With bright colours and a popular corner of Armenian Street as the backdrop, Evans’ finished artwork offers a street scene with a certain calm in these difficult times.
“During the MCO (movement control order), I found time for painting. On the evening that I happened to finish my trishaw oil painting, I saw a post from Johnson Lim, a friend of mine, who was organising food parcels for trishaw riders (in George Town) as they were struggling to survive because of the MCO and the fall in tourist numbers, ” says Evans, who heads the art programme at an international school in Balik Pulau.
“It was obvious to me that I had ‘idealised’ a popular tourist attraction. However, my subject matters were suffering due to lack of income, ” she adds.
Motivated to put her most recent project to good use, Evans decided to attempt her first charity auction with the trishaw rider community as the beneficiaries.
With the support and help of several other artists in the state like Esther Geh and Ivan Alexander Francis Gabriel, an exhibition/auction Raising Money for Penang Trishaw Drivers has been put together at Gusto Cafe in Tanjung Bungah.
It was launched on July 17 and will run until 8pm on July 24.
Artwork from a total of eight exhibitors is on display and available for auction.
The pieces can also be viewed online through Evans’ Facebook page The Art Room.
The collection includes The Black Lake, an intricate giclee print by ERYN, the heartwarming Snow Monkey Mother And Child by Nasir Nadzir and Tina Lee Degreef’s abstract splash in Sip The Wine, Pour The Acrylic!.

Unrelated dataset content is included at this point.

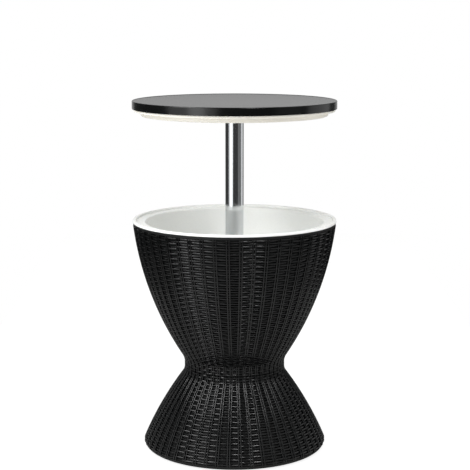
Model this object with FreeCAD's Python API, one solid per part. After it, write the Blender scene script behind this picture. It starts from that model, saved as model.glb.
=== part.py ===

“The artworks are not all trishaws given the tight time frame (of this project), but all proceeds will go to the riders, ” says Evans.
Geh, an exhibiting artist in the event, says it sometimes takes little interactions to remind us of the impact the Covid-19 pandemic is having on different people.
“There are so many pockets of the community that we sometimes don’t consciously think about. We know they exist as we see them but on a conscious level, we don’t realise how severely they are in need at this time.
"Every little bit helps and I hope that whatever we raise from this auction can help, even if it’s just a bit,” concludes Geh.